China Q&A: Top 5 Questions
China is a broad and very popular topic among investors. That isn't surprising given that the country is the second-largest economy in the world and is home to three of the top 10 stock market exchanges. We provide our answers to the top five questions we are currently being asked about China.
1. Why is China cutting interest rates when the Fed is hiking?
China is battling deflation, while the rest of the world battles inflation. Deflation and the continuation of weaker-than-expected economic growth are the country’s main economic risks. Both core and services Consumer Price Inflation (CPI) are below 1%. Property prices are also in decline. China needs lower interest rates and a weaker currency to battle deflationary pressures which can depress spending and weaken the economy while worsening repayment burdens for borrowers. In contrast, the main problem for the U.S. is elevated inflation, requiring higher interest rates and a stronger currency.
Inflation in China is going in a different direction
Source: Charles Schwab, Bloomberg data as of 8/27/2022.
Last week, in addition to rate cuts by the People's Bank of China (PBOC), Premier Li announced a series of growth supportive measures. These fiscal measures could help offset the sharp contraction in government revenue and support infrastructure investment growth in coming months. They may also help to weaken the Chinese currency; a look at the spread between the U.S. and China's three-month interbank rates points to the potential for China's yuan to drop 10% against the U.S. dollar. While these actions may aid China's efforts against deflation, it could reignite tensions with the U.S. over currency moves in an environment of weakening export growth.
Chinese yuan to depreciate further?
Source: Charles Schwab, Macrobond, China Foreign Exchange Trade System (National Interbank Funding Center), Intercontinental Exchange (ICE), data as of 8/26/2022.
2. Is China experiencing a "Lehman-like" real estate crisis?
China's property market is making headlines. Sales have slowed and borrowers are boycotting mortgage payments. For the first time since 2015 newly built home prices are down, falling every month since last September at an average pace of -0.1% per month.
China home prices have fallen every month since September 2021
Source: Charles Schwab, Bloomberg data as of 8/26/2022.
How did we get here? In August 2020, the Chinese government began a deleveraging campaign for property developers, called the "three red lines." To help control home prices, it reduced credit to the property sector in an effort to ensure a more stable financial system. This created a liquidity squeeze on some property developers, who fell behind on project completion. The COVID-19 lockdowns and restrictions from March through May contributed to a standstill in the property market, particularly for new sales, since consumers' mobility was hindered and construction activity was impeded.

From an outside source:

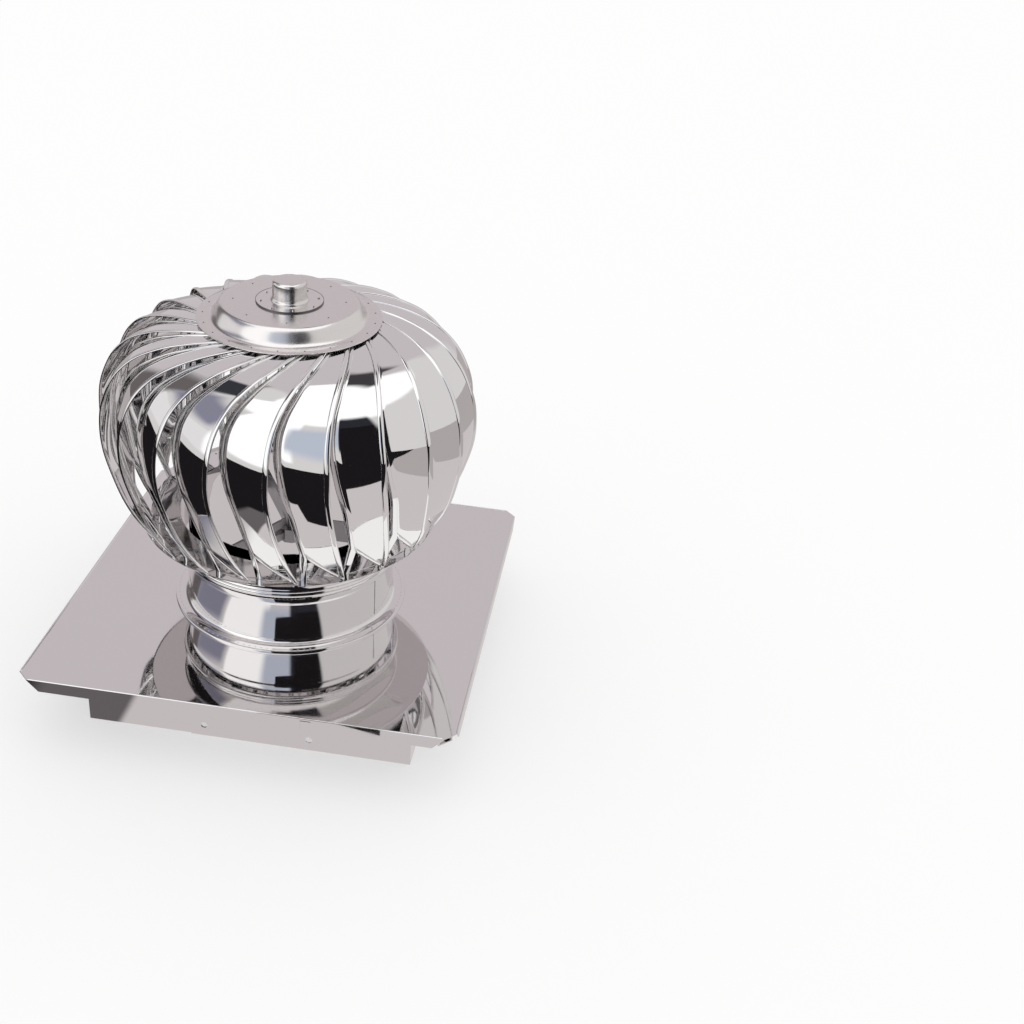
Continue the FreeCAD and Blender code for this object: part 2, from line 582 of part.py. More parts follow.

In response, China's policy makers have put forth efforts to get developers the funds they need to restart construction. Latest reports indicate the PBOC and finance ministry have instructed policy banks to lend up to 200 billion yuan ($29.3 billion) to ensure previously sold homes are finished, according to people familiar with the matter. While China's economy and stock market could remain volatile, we don't see any signs that a housing or Lehman-type crisis is imminent.
There are a few key differences compared to what happened with Lehman:
- Leverage – In China, there are no zero-down payment "NINJA" loans (no income, no job applicant) that were popular in the U.S. in the lead up to the housing crisis. Rather, a down payment of at least 30% for first-time buyers had been the standard in China until earlier this year. This up-front cash was the largest source of funding for Chinese property developers, even though delivery of units wouldn't be made until one to three years later.
- Small share of market affected - Estimates by Bloomberg Intelligence indicate only about 4% of pre-sold housing property has been stalled in the construction process due to a lack of funds by developers and the rising cost of materials.
- Small impact to portfolios - Lenders who have reported indicate less than 0.01% of their residential mortgage portfolios have been impacted by the mortgage payment boycotts, according to Fitch Ratings.
3. What should investors consider regarding an invasion of Taiwan by China?
The recent flare-up in tensions is related to trips by members of the U.S. Congress. China has been clear that if Taiwan were to declare independence, China would take military action. However, that scenario seems highly unlikely because the Taiwanese don't seem to want it. The latest survey, published in June, from Taiwan's National Chengchi University, provides details on Taiwan's sentiment on independence.